Apparently, another attraction for many visitors is shopping, particularly for art. Paintings and photographs are sold at restaurants, the Middle Ridge Winery, and at several galleries. There's abstract art, traditional landscapes, rusty yard sculptures, and more. And, of course, a weekend destination like this offers tons of tee-shirts and baseball caps.  The town center is where several small strips of commercial buildings create a critical mass at the convergence of State Highway 243, North Circle Drive, Village Center Drive and Ridgeview Drive, with free parking areas connecting the different mini shopping centers. This area was about a 15-minute walk from our inn.

Here are some photos.
This third-floor deck at Grand Idyllwild Lodge looks east
toward a ridge in the San Jacinto Mountains.
Part of the common space at Grand Idyllwild Lodge.
Our room, "Harmony," is to the left of the red painting.

The main entrance to the lodge is on the second floor.

A signpost near the center of Idyllwild.

North Circle Drive, on the walk between the town
center and our inn.

Motorists have to keep an eye out for Sasquatch or Bigfoot.

Manzanita trees (more like bushes) are everywhere around Idyllwild,
with dead sections turned gray and living sections a distinctive red.

Manzanita berries.

A manzanita tangle of dead and living branches.

Trails at the Idyllwild Nature Center have great signage.

Huge boulders are strewn everywhere in the San Jacinto Mountains. Perhaps this one
got cracked when some ancient god flung it down from the heavens.

The presence of huge old trees seem to indicate that
this forested mountainside hasn't burned in a long time.

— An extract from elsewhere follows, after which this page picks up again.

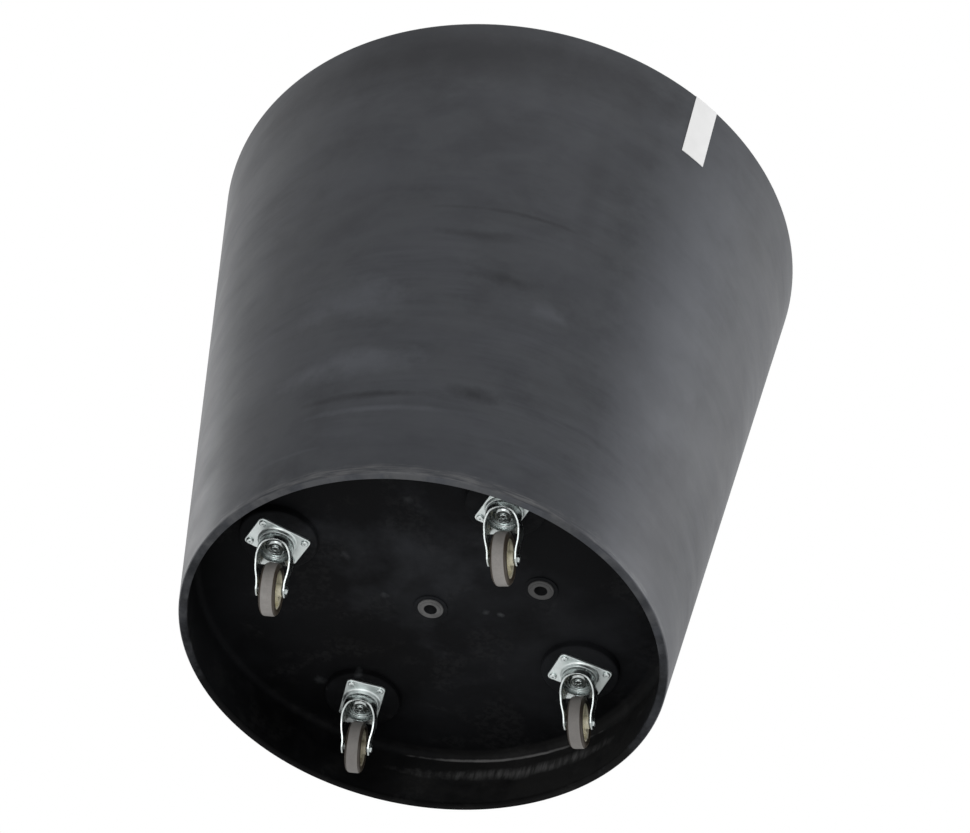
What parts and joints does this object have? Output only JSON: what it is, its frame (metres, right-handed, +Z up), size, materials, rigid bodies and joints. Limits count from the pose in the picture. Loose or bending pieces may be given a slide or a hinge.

I tried to count the rings and got to around 40
before I lost my place.

The Hillside Trail gets narrow when it cuts between boulders.

Natural landscaping.

A log bridge is hardly needed when the creek is dry.

Gnarly is the word that comes to mind here.

I think this is a view to the east. If it is, then Palm Springs is somewhere
in the desert on the far side of these mountains.

The pines most common
here are called Jeffry pines.

This land is my land. This land is your land.